> WHAT TO WORK ON: Give the data below again, word for word.

— Start of SUPPLIED MATERIAL —

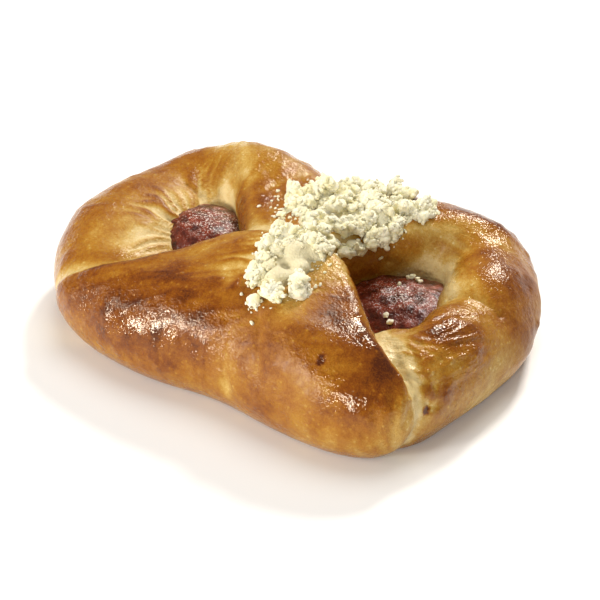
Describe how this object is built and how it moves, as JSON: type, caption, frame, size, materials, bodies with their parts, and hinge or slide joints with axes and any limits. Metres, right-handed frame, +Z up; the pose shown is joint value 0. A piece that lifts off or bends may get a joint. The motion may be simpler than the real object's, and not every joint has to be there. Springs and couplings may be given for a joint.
{
  "type": "jam turnover",
  "caption": "Glazed yeast-dough pastry with flaps folded over jam, jam showing in a pit at each end, and butter crumble across the fold.",
  "frame": {"origin": "under the middle of the pastry's extent, on the flat underside it rests on", "axes": "+X along the pastry from the left pit to the right pit, +Y from the front flap to the back flap, +Z up"},
  "size_m": [0.1346, 0.0944, 0.0419],
  "materials": {
    "crust": "golden-brown baked crust with a glossy egg glaze, paler in the folds",
    "jam": "dark red-brown set jam with a sugary gloss",
    "crumble": "pale yellow butter crumble, dry and matt"
  },
  "bodies": {
    "root": {"dough": "crust", "jam": "jam", "crumble": "crumble"}
  },
  "joints": []
}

— End of SUPPLIED MATERIAL —

> THE RESPONSE:
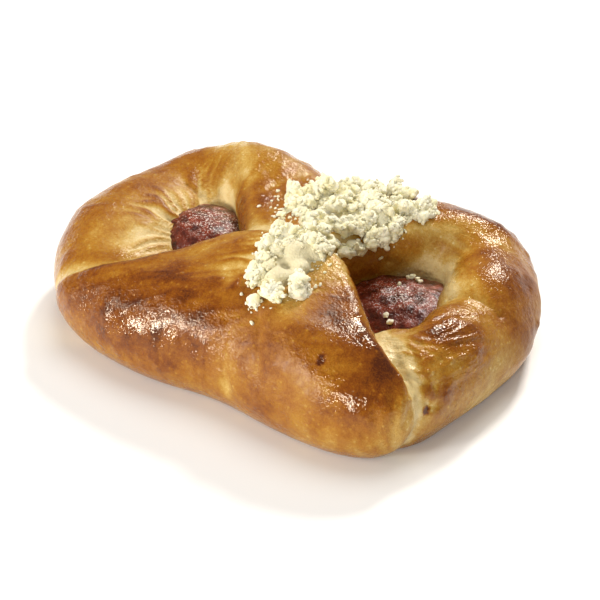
Describe how this object is built and how it moves, as JSON: type, caption, frame, size, materials, bodies with their parts, and hinge or slide joints with axes and any limits. Metres, right-handed frame, +Z up; the pose shown is joint value 0. A piece that lifts off or bends may get a joint. The motion may be simpler than the real object's, and not every joint has to be there. Springs and couplings may be given for a joint.
{
  "type": "jam turnover",
  "caption": "Glazed yeast-dough pastry with flaps folded over jam, jam showing in a pit at each end, and butter crumble across the fold.",
  "frame": {"origin": "under the middle of the pastry's extent, on the flat underside it rests on", "axes": "+X along the pastry from the left pit to the right pit, +Y from the front flap to the back flap, +Z up"},
  "size_m": [0.1346, 0.0944, 0.0419],
  "materials": {
    "crust": "golden-brown baked crust with a glossy egg glaze, paler in the folds",
    "jam": "dark red-brown set jam with a sugary gloss",
    "crumble": "pale yellow butter crumble, dry and matt"
  },
  "bodies": {
    "root": {"dough": "crust", "jam": "jam", "crumble": "crumble"}
  },
  "joints": []
}